**Your task**
Output all lines exactly.
** START **
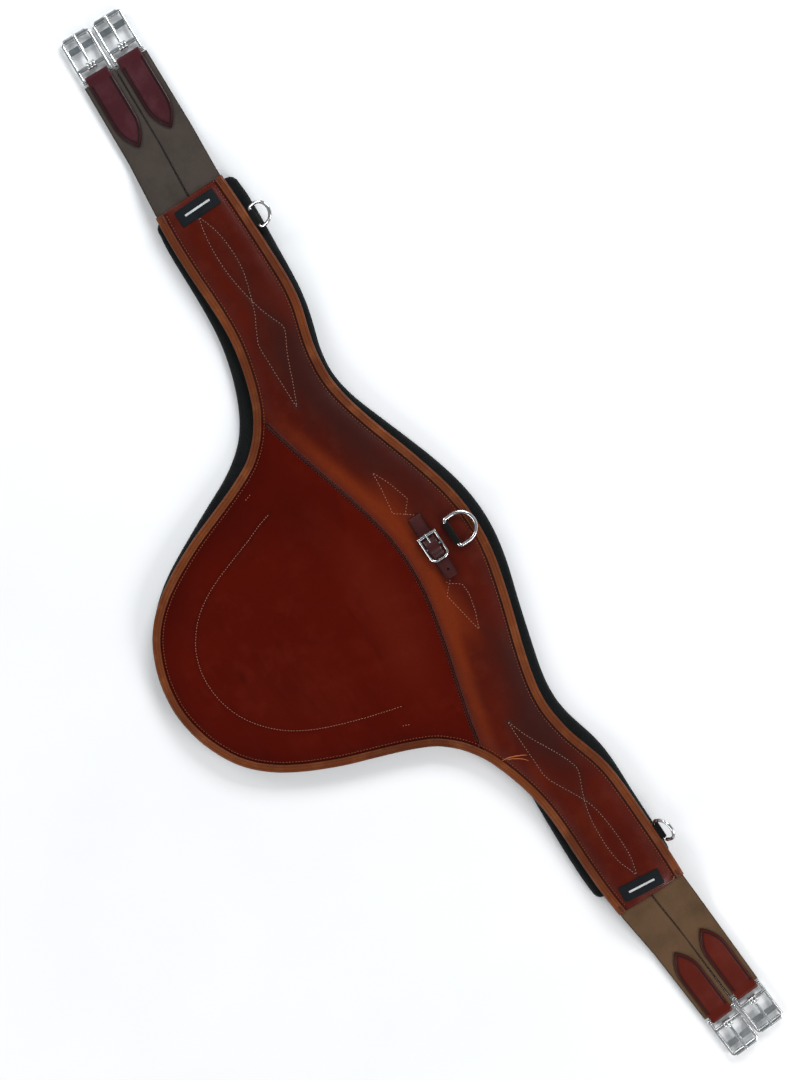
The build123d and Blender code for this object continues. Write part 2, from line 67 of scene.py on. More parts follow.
# ------------------------------------------------------------------ outlines (mm)
TOP = [(0, 54.4), (20, 53.5), (40, 50.9), (60, 46.4), (80, 41.0), (100, 35.2), (120, 28.8), (140, 22.6), (160, 17.0), (180, 12.4),
       (190, 10.8), (200, 9.9), (210, 9.8), (220, 10.8), (240, 13.9), (260, 19.6), (280, 25.8), (300, 29.4), (320, 30.8), (340, 31.3),
       (360, 31.6), (380, 31.9), (400, 32.0), (420, 31.8), (435.5, 31.2)]
BOTTOM = [(0, -319.9), (19.7, -318.2), (35.8, -315), (51.3, -310), (72.6, -300), (86.8, -290), (97.6, -280), (106.0, -270), (113.3, -260),
          (124.9, -240), (134.5, -220), (143.1, -200), (150.2, -180), (157.3, -160), (164.7, -140), (173.5, -120), (179, -110),
          (187.4, -100), (197.5, -90), (210, -81.3), (220, -75.3), (240, -67.5), (260, -61.5), (280, -56.9), (300, -54.3), (320, -53.3),
          (340, -53.2), (360, -53.4), (380, -53.2), (400, -52.7), (420, -51.3), (435.5, -49.9)]
SEAM = [(0, -29.0), (20, -29.8), (40, -32.0), (70, -38.3), (100, -45.8), (120, -51.3), (150, -59.8), (170, -65.2), (190, -69.8), (205, -73.0),
        (225, -76.5), (250, -80.0)]
LINER_TOP = [(-420, 41.4), (-412.6, 42.2), (-393.2, 41.6), (-373.8, 40.5), (-354.3, 39.0), (-334.8, 37.4), (-315.3, 35.9), (-295.7, 33.7), (-276.1, 29.8),
             (-256.5, 24.1), (-236.9, 17.6), (-217.2, 13.9), (-207.4, 13.4), (-197.5, 13.8), (-177.8, 17.3), (-158.1, 23.3), (-138.3, 30.3),
             (-118.5, 37.3), (-98.6, 44.2), (-78.8, 50.8), (-58.9, 56.5), (-38.9, 61.2), (-19.0, 64.0), (1.0, 64.9), (21.0, 63.7), (41.1, 60.5),
             (61.1, 55.7), (81.2, 49.7), (101.4, 43.5), (121.5, 37.8), (141.7, 32.2), (162.0, 26.6), (182.2, 22.1), (202.5, 20.0),
             (222.8, 21.4), (243.2, 26.2), (263.5, 31.5), (284.0, 34.2), (304.4, 34.6), (324.9, 34.0), (345.4, 33.7), (365.9, 33.7),
             (386.4, 33.5), (400, 33.0)]
LINER_BOTTOM = [(-420, -55.5), (-412.6, -56.9), (-393.2, -58.4), (-373.8, -59.1), (-354.3, -59.8), (-334.8, -60.8), (-315.3, -62.3),
                (-295.7, -65.0), (-276.1, -69.5), (-256.5, -75.5), (-236.9, -83.4), (-217.2, -93.8), (-197.5, -109.5), (-177.8, -137.0),
                (-158.1, -179.1), (-140.5, -216.0), (-126.5, -243.0), (-112.0, -264.5), (-95.0, -283.0), (-72.0, -300.5), (-48.0, -311.5), (-20.0, -318.0),
                (0.0, -319.6), (20.0, -318.0), (48.0, -310.0), (72.0, -298.0), (95.0, -280.5), (113.0, -257.0), (126.0, -234.0), (140.0, -203.0),
                (152.5, -168.0), (163.0, -138.0), (175.0, -112.5), (190.0, -93.5), (210.0, -78.5), (232.0, -67.5), (255.0, -59.8), (273.7, -57.0), (288.0, -57.4),
                (304.4, -58.4), (324.9, -59.5), (345.4, -60.4), (365.9, -60.8), (386.4, -60.9), (400, -60.2)]
LINER_X0, LINER_X1 = -432.0, 412.5
STRAPS = {
    "left_front": dict(side=-1, y0=10.7, base=(-588.6, 19.1), angle=2.6, w1=37.0),
    "left_rear": dict(side=-1, y0=-28.7, base=(-590.4, -18.4), angle=2.9, w1=36.6),
    "right_front": dict(side=1, y0=10.4, base=(582.0, 18.1), angle=3.0, w1=34.6),
    "right_rear": dict(side=1, y0=-29.2, base=(588.6, -18.1), angle=3.4, w1=34.6),
}
HALF = 435.5
Z_BAR = 4.6


def resample(points, step):
    pts = [np.array(p, float) for p in points]
    out, n = [], len(pts)
    for i in range(n - 1):
        p0, p1, p2, p3 = pts[max(i - 1, 0)], pts[i], pts[i + 1], pts[min(i + 2, n - 1)]
        m = max(1, round(float(np.linalg.norm(p2 - p1)) / step))
        for k in range(m):
            t = k / m
            out.append(0.5 * (2 * p1 + (p2 - p0) * t + (2 * p0 - 5 * p1 + 4 * p2 - p3) * t * t + (3 * p1 - p0 - 3 * p2 + p3) * t ** 3))
    out.append(pts[-1])
    return np.array(out)


def relax(p, rounds):
    p = p.copy()
    for _ in range(rounds):
        p[1:-1] = (p[:-2] + 2 * p[1:-1] + p[2:]) / 4
    return p


def mirrored(half):
    return [(-x, y) for x, y in reversed(half[1:])] + list(half)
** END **
**Answer for this exercise**
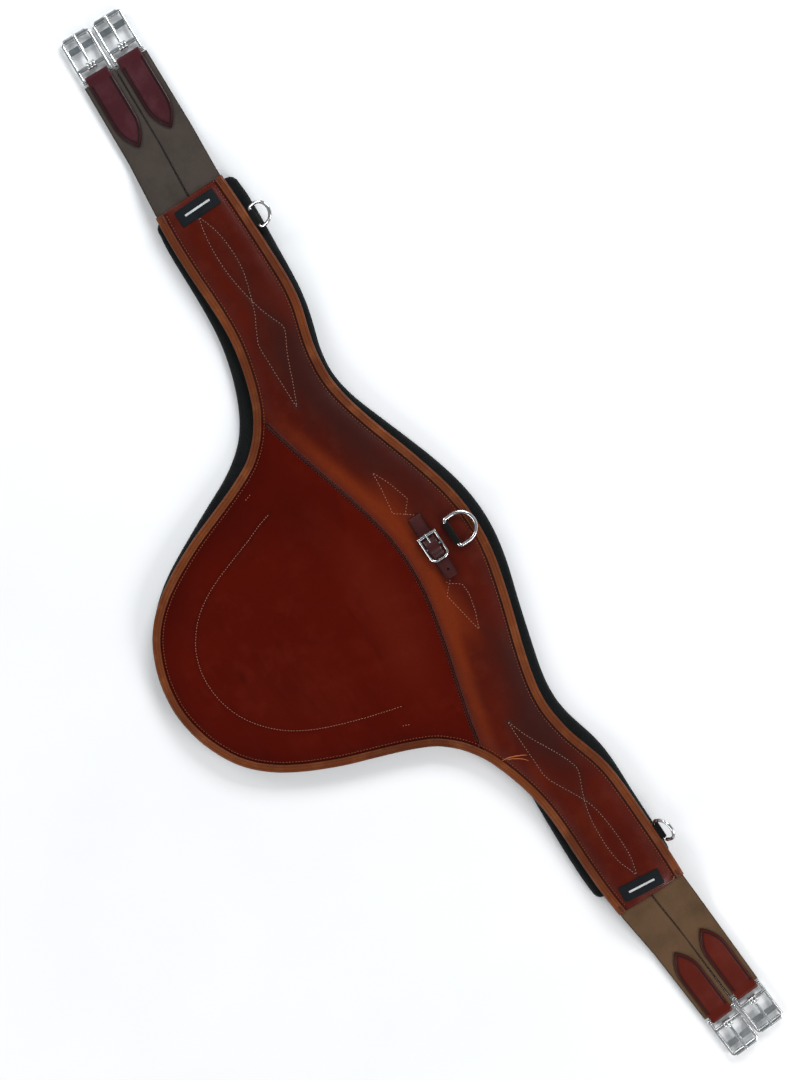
The build123d and Blender code for this object continues. Write part 2, from line 67 of scene.py on. More parts follow.
# ------------------------------------------------------------------ outlines (mm)
TOP = [(0, 54.4), (20, 53.5), (40, 50.9), (60, 46.4), (80, 41.0), (100, 35.2), (120, 28.8), (140, 22.6), (160, 17.0), (180, 12.4),
       (190, 10.8), (200, 9.9), (210, 9.8), (220, 10.8), (240, 13.9), (260, 19.6), (280, 25.8), (300, 29.4), (320, 30.8), (340, 31.3),
       (360, 31.6), (380, 31.9), (400, 32.0), (420, 31.8), (435.5, 31.2)]
BOTTOM = [(0, -319.9), (19.7, -318.2), (35.8, -315), (51.3, -310), (72.6, -300), (86.8, -290), (97.6, -280), (106.0, -270), (113.3, -260),
          (124.9, -240), (134.5, -220), (143.1, -200), (150.2, -180), (157.3, -160), (164.7, -140), (173.5, -120), (179, -110),
          (187.4, -100), (197.5, -90), (210, -81.3), (220, -75.3), (240, -67.5), (260, -61.5), (280, -56.9), (300, -54.3), (320, -53.3),
          (340, -53.2), (360, -53.4), (380, -53.2), (400, -52.7), (420, -51.3), (435.5, -49.9)]
SEAM = [(0, -29.0), (20, -29.8), (40, -32.0), (70, -38.3), (100, -45.8), (120, -51.3), (150, -59.8), (170, -65.2), (190, -69.8), (205, -73.0),
        (225, -76.5), (250, -80.0)]
LINER_TOP = [(-420, 41.4), (-412.6, 42.2), (-393.2, 41.6), (-373.8, 40.5), (-354.3, 39.0), (-334.8, 37.4), (-315.3, 35.9), (-295.7, 33.7), (-276.1, 29.8),
             (-256.5, 24.1), (-236.9, 17.6), (-217.2, 13.9), (-207.4, 13.4), (-197.5, 13.8), (-177.8, 17.3), (-158.1, 23.3), (-138.3, 30.3),
             (-118.5, 37.3), (-98.6, 44.2), (-78.8, 50.8), (-58.9, 56.5), (-38.9, 61.2), (-19.0, 64.0), (1.0, 64.9), (21.0, 63.7), (41.1, 60.5),
             (61.1, 55.7), (81.2, 49.7), (101.4, 43.5), (121.5, 37.8), (141.7, 32.2), (162.0, 26.6), (182.2, 22.1), (202.5, 20.0),
             (222.8, 21.4), (243.2, 26.2), (263.5, 31.5), (284.0, 34.2), (304.4, 34.6), (324.9, 34.0), (345.4, 33.7), (365.9, 33.7),
             (386.4, 33.5), (400, 33.0)]
LINER_BOTTOM = [(-420, -55.5), (-412.6, -56.9), (-393.2, -58.4), (-373.8, -59.1), (-354.3, -59.8), (-334.8, -60.8), (-315.3, -62.3),
                (-295.7, -65.0), (-276.1, -69.5), (-256.5, -75.5), (-236.9, -83.4), (-217.2, -93.8), (-197.5, -109.5), (-177.8, -137.0),
                (-158.1, -179.1), (-140.5, -216.0), (-126.5, -243.0), (-112.0, -264.5), (-95.0, -283.0), (-72.0, -300.5), (-48.0, -311.5), (-20.0, -318.0),
                (0.0, -319.6), (20.0, -318.0), (48.0, -310.0), (72.0, -298.0), (95.0, -280.5), (113.0, -257.0), (126.0, -234.0), (140.0, -203.0),
                (152.5, -168.0), (163.0, -138.0), (175.0, -112.5), (190.0, -93.5), (210.0, -78.5), (232.0, -67.5), (255.0, -59.8), (273.7, -57.0), (288.0, -57.4),
                (304.4, -58.4), (324.9, -59.5), (345.4, -60.4), (365.9, -60.8), (386.4, -60.9), (400, -60.2)]
LINER_X0, LINER_X1 = -432.0, 412.5
STRAPS = {
    "left_front": dict(side=-1, y0=10.7, base=(-588.6, 19.1), angle=2.6, w1=37.0),
    "left_rear": dict(side=-1, y0=-28.7, base=(-590.4, -18.4), angle=2.9, w1=36.6),
    "right_front": dict(side=1, y0=10.4, base=(582.0, 18.1), angle=3.0, w1=34.6),
    "right_rear": dict(side=1, y0=-29.2, base=(588.6, -18.1), angle=3.4, w1=34.6),
}
HALF = 435.5
Z_BAR = 4.6


def resample(points, step):
    pts = [np.array(p, float) for p in points]
    out, n = [], len(pts)
    for i in range(n - 1):
        p0, p1, p2, p3 = pts[max(i - 1, 0)], pts[i], pts[i + 1], pts[min(i + 2, n - 1)]
        m = max(1, round(float(np.linalg.norm(p2 - p1)) / step))
        for k in range(m):
            t = k / m
            out.append(0.5 * (2 * p1 + (p2 - p0) * t + (2 * p0 - 5 * p1 + 4 * p2 - p3) * t * t + (3 * p1 - p0 - 3 * p2 + p3) * t ** 3))
    out.append(pts[-1])
    return np.array(out)


def relax(p, rounds):
    p = p.copy()
    for _ in range(rounds):
        p[1:-1] = (p[:-2] + 2 * p[1:-1] + p[2:]) / 4
    return p


def mirrored(half):
    return [(-x, y) for x, y in reversed(half[1:])] + list(half)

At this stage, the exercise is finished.